3. In Figure 29.1 of Vol. 2: The Conflict Helix awareness was listed second in the structure of conflict. Here I have listed awareness first in order to highlight its role in transforming potentiality into disposition.

4. Beware of automatically interpreting large distances as large attitudinal opposition. Actually, similar distances may reflect predisposition to want the same thing, and thus conflict; large distances may mean that individuals have different interests and thus no opposition. For such an analysis of differences and similarities, see Chapter 6 of Vol. 3: Conflict In Perspective. All I have done at this point is say that opposing interests lie along sociocultural distances, but I have not specified their direction of correlation.

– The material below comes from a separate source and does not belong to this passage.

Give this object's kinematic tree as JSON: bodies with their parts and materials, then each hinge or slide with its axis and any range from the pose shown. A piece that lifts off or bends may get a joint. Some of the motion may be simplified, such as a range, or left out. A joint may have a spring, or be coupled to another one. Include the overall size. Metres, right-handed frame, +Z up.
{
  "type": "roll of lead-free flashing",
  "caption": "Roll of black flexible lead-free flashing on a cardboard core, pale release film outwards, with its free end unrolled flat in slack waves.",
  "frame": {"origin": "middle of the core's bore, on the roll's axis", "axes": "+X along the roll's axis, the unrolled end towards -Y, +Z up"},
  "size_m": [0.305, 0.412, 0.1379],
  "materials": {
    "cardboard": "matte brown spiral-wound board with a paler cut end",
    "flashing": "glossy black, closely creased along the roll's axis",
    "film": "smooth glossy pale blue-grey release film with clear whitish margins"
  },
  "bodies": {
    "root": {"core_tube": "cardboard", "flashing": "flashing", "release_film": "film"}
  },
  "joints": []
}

5. Note that wealth versus poverty, and totalitarianism versus liberal democratic, comprise the North-South and East-West poles currently applied to explain major global conflicts.

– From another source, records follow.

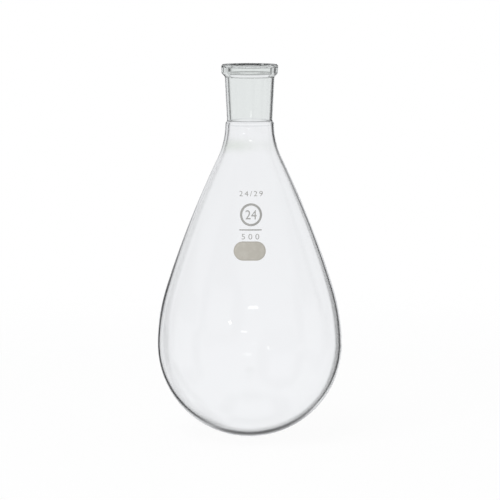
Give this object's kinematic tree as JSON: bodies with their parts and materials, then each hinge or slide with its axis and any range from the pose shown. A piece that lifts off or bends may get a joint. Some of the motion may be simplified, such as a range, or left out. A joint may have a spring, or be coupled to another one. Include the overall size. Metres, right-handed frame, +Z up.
{
  "type": "recovery flask",
  "caption": "Pear-shaped clear glass recovery flask with a round bottom, a short neck and a tapered ground socket with a beaded mouth, for boiling off and collecting liquids.",
  "frame": {"origin": "centre of the mouth of the ground socket, in the plane of the lip", "axes": "+Z up along the flask's axis and out of the mouth, -Y towards the side that carries the marking spot, +X to the right seen from that side"},
  "size_m": [0.0964, 0.0964, 0.1946],
  "materials": {
    "clear_glass": "polished",
    "fired_enamel": "matte"
  },
  "bodies": {
    "root": {"flask": "clear_glass", "marking_spot": "fired_enamel"}
  },
  "joints": []
}
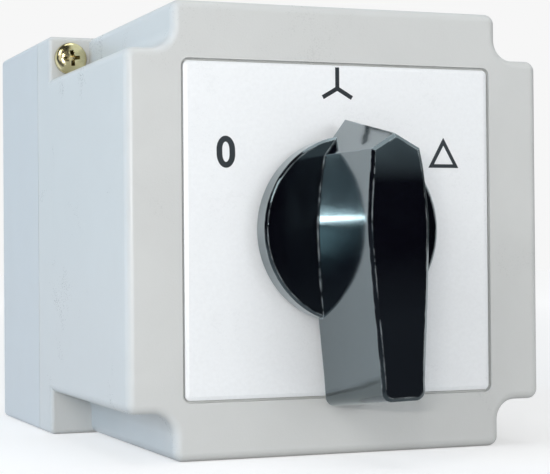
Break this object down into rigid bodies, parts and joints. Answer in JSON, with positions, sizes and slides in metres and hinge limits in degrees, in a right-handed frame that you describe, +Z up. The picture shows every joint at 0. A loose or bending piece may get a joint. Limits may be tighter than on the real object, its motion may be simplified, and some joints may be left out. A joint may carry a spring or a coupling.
{
  "type": "star-delta cam switch",
  "caption": "Enclosed rotary cam switch for star-delta motor starting: surface box, legend plate, black lever handle turning between off, star and delta, contact stages inside.",
  "frame": {"origin": "centre of the back face that sits on the wall", "axes": "+Y out of the back, into the wall, so the front faces -Y; +Z up; +X to the right seen from the front"},
  "size_m": [0.087, 0.1342, 0.087],
  "materials": {
    "cover_shell": "satin light grey thermoplastic, fine moulded grain",
    "base_shell": "satin light grey thermoplastic, fine moulded grain",
    "legend_white": "smooth white laminate with printed dark grey marks",
    "handle_black": "glossy black polyamide",
    "block_moulding": "matt black glass-filled moulding",
    "cam_moulding": "natural white polyamide",
    "seal_rubber": "matt black elastomer",
    "yellow_passivated_screw": "zinc-plated, yellow passivated",
    "plated_steel": "bright zinc-plated steel",
    "spring_steel": "drawn spring steel",
    "contact_brass": "plain rolled brass, silvered at the contact tips"
  },
  "bodies": {
    "housing": {"base_box": "base_shell", "cover": "cover_shell", "cover_gasket": "seal_rubber", "cover_screws": "yellow_passivated_screw", "legend_plate": "legend_white", "shaft_seal": "seal_rubber", "rear_plate": "plated_steel", "mounting_screws": "plated_steel", "index_housing": "block_moulding", "front_flange": "block_moulding", "tie_bolts": "plated_steel", "link_bars": "contact_brass", "terminal_clamps": "plated_steel", "terminal_screws": "plated_steel", "earth_terminal": "contact_brass", "earth_screw": "yellow_passivated_screw", "upper_index_spring": "spring_steel", "lower_index_spring": "spring_steel", "contact_block_1": "block_moulding", "fixed_contacts_1": "contact_brass", "upper_spring_1": "spring_steel", "lower_spring_1": "spring_steel", "contact_block_2": "block_moulding", "fixed_contacts_2": "contact_brass", "upper_spring_2": "spring_steel", "lower_spring_2": "spring_steel", "contact_block_3": "block_moulding", "fixed_contacts_3": "contact_brass", "upper_spring_3": "spring_steel", "lower_spring_3": "spring_steel", "contact_block_4": "block_moulding", "fixed_contacts_4": "contact_brass", "upper_spring_4": "spring_steel", "lower_spring_4": "spring_steel"},
    "rotor": {"handle": "handle_black", "handle_clip": "spring_steel", "shaft": "plated_steel", "cam_1": "cam_moulding", "cam_2": "cam_moulding", "cam_3": "cam_moulding", "cam_4": "cam_moulding", "index_wheel": "cam_moulding", "stop_disc": "plated_steel"},
    "upper_contact_1": {"upper_plunger_1": "cam_moulding", "upper_bridge_1": "contact_brass"},
    "upper_contact_2": {"upper_plunger_2": "cam_moulding", "upper_bridge_2": "contact_brass"},
    "upper_contact_3": {"upper_plunger_3": "cam_moulding", "upper_bridge_3": "contact_brass"},
    "upper_contact_4": {"upper_plunger_4": "cam_moulding", "upper_bridge_4": "contact_brass"},
    "lower_contact_1": {"lower_plunger_1": "cam_moulding", "lower_bridge_1": "contact_brass"},
    "lower_contact_2": {"lower_plunger_2": "cam_moulding", "lower_bridge_2": "contact_brass"},
    "lower_contact_3": {"lower_plunger_3": "cam_moulding", "lower_bridge_3": "contact_brass"},
    "lower_contact_4": {"lower_plunger_4": "cam_moulding", "lower_bridge_4": "contact_brass"}
  },
  "joints": [
    {"name": "handle_turn", "type": "hinge", "parent": "housing", "child": "rotor", "pos_m": [0, -0.06, 0], "axis": [0, 1, 0], "range_deg": [-60, 60], "deforming": ["upper_index_spring", "lower_index_spring"]},
    {"name": "upper_contact_1_slide", "type": "slide", "parent": "housing", "child": "upper_contact_1", "axis": [0, 0, 1], "range_m": [-0.003, 0.003], "deforming": ["upper_spring_1"]},
    {"name": "upper_contact_2_slide", "type": "slide", "parent": "housing", "child": "upper_contact_2", "axis": [0, 0, 1], "range_m": [-0.003, 0.003], "deforming": ["upper_spring_2"]},
    {"name": "upper_contact_3_slide", "type": "slide", "parent": "housing", "child": "upper_contact_3", "axis": [0, 0, 1], "range_m": [-0.003, 0.003], "deforming": ["upper_spring_3"]},
    {"name": "upper_contact_4_slide", "type": "slide", "parent": "housing", "child": "upper_contact_4", "axis": [0, 0, 1], "range_m": [-0.003, 0.003], "deforming": ["upper_spring_4"]},
    {"name": "lower_contact_1_slide", "type": "slide", "parent": "housing", "child": "lower_contact_1", "axis": [0, 0, 1], "range_m": [-0.003, 0.003], "deforming": ["lower_spring_1"]},
    {"name": "lower_contact_2_slide", "type": "slide", "parent": "housing", "child": "lower_contact_2", "axis": [0, 0, 1], "range_m": [-0.003, 0.003], "deforming": ["lower_spring_2"]},
    {"name": "lower_contact_3_slide", "type": "slide", "parent": "housing", "child": "lower_contact_3", "axis": [0, 0, 1], "range_m": [-0.003, 0.003], "deforming": ["lower_spring_3"]},
    {"name": "lower_contact_4_slide", "type": "slide", "parent": "housing", "child": "lower_contact_4", "axis": [0, 0, 1], "range_m": [-0.003, 0.003], "deforming": ["lower_spring_4"]}
  ],
  "couplings": [
    {"joint": "upper_contact_1_slide", "follows": "handle_turn", "m_per_rad": -0.002864},
    {"joint": "upper_contact_2_slide", "follows": "handle_turn", "m_per_rad": -0.002864},
    {"joint": "upper_contact_3_slide", "follows": "handle_turn", "m_per_rad": -0.002864},
    {"joint": "upper_contact_4_slide", "follows": "handle_turn", "m_per_rad": -0.002864},
    {"joint": "lower_contact_1_slide", "follows": "handle_turn", "m_per_rad": 0.002864},
    {"joint": "lower_contact_2_slide", "follows": "handle_turn", "m_per_rad": 0.002864},
    {"joint": "lower_contact_3_slide", "follows": "handle_turn", "m_per_rad": 0.002864},
    {"joint": "lower_contact_4_slide", "follows": "handle_turn", "m_per_rad": 0.002864}
  ]
}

6. Capability is a dispositional concept: it means the capacity or faculty for carrying out or doing something specific.

7. See Table 7.3.

8. In Figure 29.1 of Vol. 2: The Conflict Helix, I was only concerned with displaying the major conceptional elements in the conflict helix. Because my task is now to divide out those aspects of the helix which are empirical and operational and reflect underlying theoretical elements, a greater precision is required. Thus, the structure of conflict in Figure 29.1 was composed of sociocultural distances and awareness; now, awareness is considered theoretical, and contact and communications are defined as its empirical indicators, and distances are defined as empirically reflecting opposing attitudes and relative capabilities. Changes in subsequent aspects of Figure 29.1 are similarly explained, unless otherwise noted.

9. Actual conflict may not be manifest. Here I am concerned with conflict which is felt, recognized, but yet does not display itself through behavior. I am concerned with dispositions. The operational nature of this situation regarding general and actor-specific behavioral dispositions, including conflict, and their empirical content are developed and shown in Appendix 9A.

10. Relative capabilities also appears as a theoretical element in the structure of conflict. But there it is a weak, dispositional element, at the same level of latency as the unstimulated attitudes. In the situation of conflict relative capabilities are now "on alert," strongly disposed towards gratifying stimulated interests.

11. Henceforth, I will leave the subscripts off these terms as long as they are clear in context.

12. See Sections 9A.3, 9A.4, and 9A.5 in Appendix 9A for the operational working of this product and empirical results for behavioral dispositions.

13. See Appendix 9A for the operationalization of expectations and their joint working with perceptions, behavior dispositions, and distances. Sections 9A.3, 9A.4, and 9A.5 provide empirical results for general and other specific situations.